Upwey Wishing Well Halt | |
Status: | Disused |
Borough: | Bincombe, Dorset |
Country: | England |
Platforms: | 2 |
Original: | Great Western Railway |
Postgroup: | Great Western Railway |
Years: | 28 May 1905 |
Events: | Opened |
Years1: | 7 January 1957 |
Events1: | Closed |
Upwey Wishing Well Halt was a railway station at Bincombe in the county of Dorset in England. It served the northern part of the village of Upwey, now a suburb of Weymouth, on what is now known as the Heart of Wessex Line and the South West Main Line.
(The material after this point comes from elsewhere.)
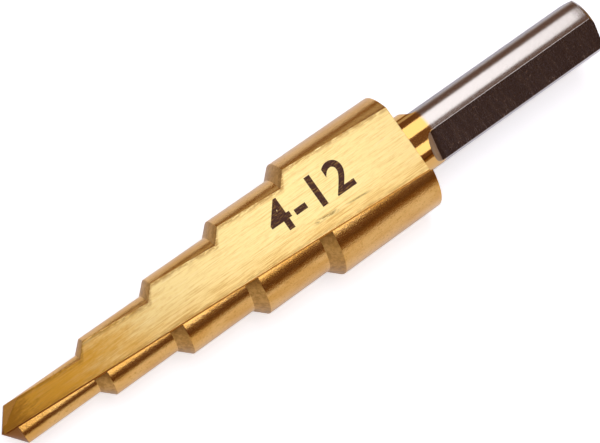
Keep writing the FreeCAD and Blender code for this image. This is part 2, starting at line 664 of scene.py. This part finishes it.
@dataclass(frozen=True)
class CuttingBody:
    """The stepped cutting body with its two flutes.

    The rows are heights of rings near the point, as first height, gap and number. Heights that are
    alike to same_height decimals are one ring.
    """

    rim: Rim
    flute: Flute
    guard: float = 0.05
    longest_gap: float = 1.4
    web_steps: int = 12
    web_gaps: tuple[float, ...] = (0.0, 0.004, 0.012)
    same_height: int = 6
    rows: tuple[tuple[float, float, int], ...] = (
        (0.48, 0.03, 31),
        (1.38, 0.02, 13),
        (1.66, 0.08, 24),
    )

    def skin(self, skin: Skin) -> range:
        """Adds the body's rings from the point to the back.

        Args:
            skin: Surface that the body belongs to.

        Returns:
            The ring at the back of the widest step.
        """
        low = None
        for height in self._heights():
            half = Section(self.rim, self.flute, height, self._radius(height)).half()
            high = skin.ring(height, half + [-point for point in half])
            if low is not None:
                skin.band(low, high)
            low = high
        return low

    def _radius(self, height: float) -> float:
        """Radius of the stepped outline.

        Args:
            height: Height along the tool.

        Returns:
            The radius there.
        """
        line = self.rim.softened()
        for before, after in zip(line, line[1:]):
            if height <= after.x:
                share = (height - before.x) / max(after.x - before.x, TOUCHING)
                return before.y + (after.y - before.y) * share
        return line[-1].y

    def _web_height(self) -> float:
        """Finds where the flute's root leaves the ground point.

        Returns:
            The height along the tool.
        """
        low, high = 0.0, self.rim.pilot_radius
        for _ in range(HALVINGS):
            middle = (low + high) / 2.0
            root = self.flute.heel_side(middle)[0]
            if Section(self.rim, self.flute, middle, self.rim.pilot_radius).beyond(root):
                low = middle
            else:
                high = middle
        return low

    def _heights(self) -> list[float]:
        """Heights of the rings, close together where the shape changes.

        Returns:
            The heights from the point to the back.
        """
        web = self._web_height()
        found = spread(0.0, 2.0 * web, self.web_steps) + [web + gap for gap in self.web_gaps]
        for first, gap, count in self.rows:
            found += [first + gap * step for step in range(count)]
        found += [point.x for point in self.rim.softened()]
        beside = self.rim.edge_round + self.guard
        corners = [corner.x for corner in self.rim.corners()[2:]]
        found += [corner + side * beside for corner in corners for side in (-1.0, 1.0)]
        end = self.rim.length()
        inside = sorted({round(height, self.same_height) for height in found if height <= end})
        rows = inside[:1]
        for height in inside[1:]:
            low = rows[-1]
            pieces = math.ceil((height - low) / self.longest_gap)
            rows += [low + (height - low) * (step + 1) / pieces for step in range(pieces)]
        return rows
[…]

Opened by the GWR in 1905, it was part of a scheme by the railway company to counter road competition, particularly from Weymouth's buses. Served by local Weymouth to Dorchester rail motor trains, the station had GWR pagoda shelters and wooden platforms. The platforms were later replaced with brick built structures but the pagodas remained until road competition saw the closure of the halt in 1957.[1] The site remained popular with railway photographers as from the former access paths and the A354 overbridge good pictures could be had of steam locomotives working hard on the climb from Weymouth up to Bincombe Tunnel. A remarkable thing about the site was that before the construction of the Weymouth relief road, the underbridge to the south of the platforms carried the same road as the overbridge to the north; the A354 negotiated a hairpin bend to the east of the line on the climb over Ridgeway Hill.
Nothing remains of the platforms as they were removed during works for the 1988 electrification. Trains still pass on the Heart of Wessex Line and the South West Main Line.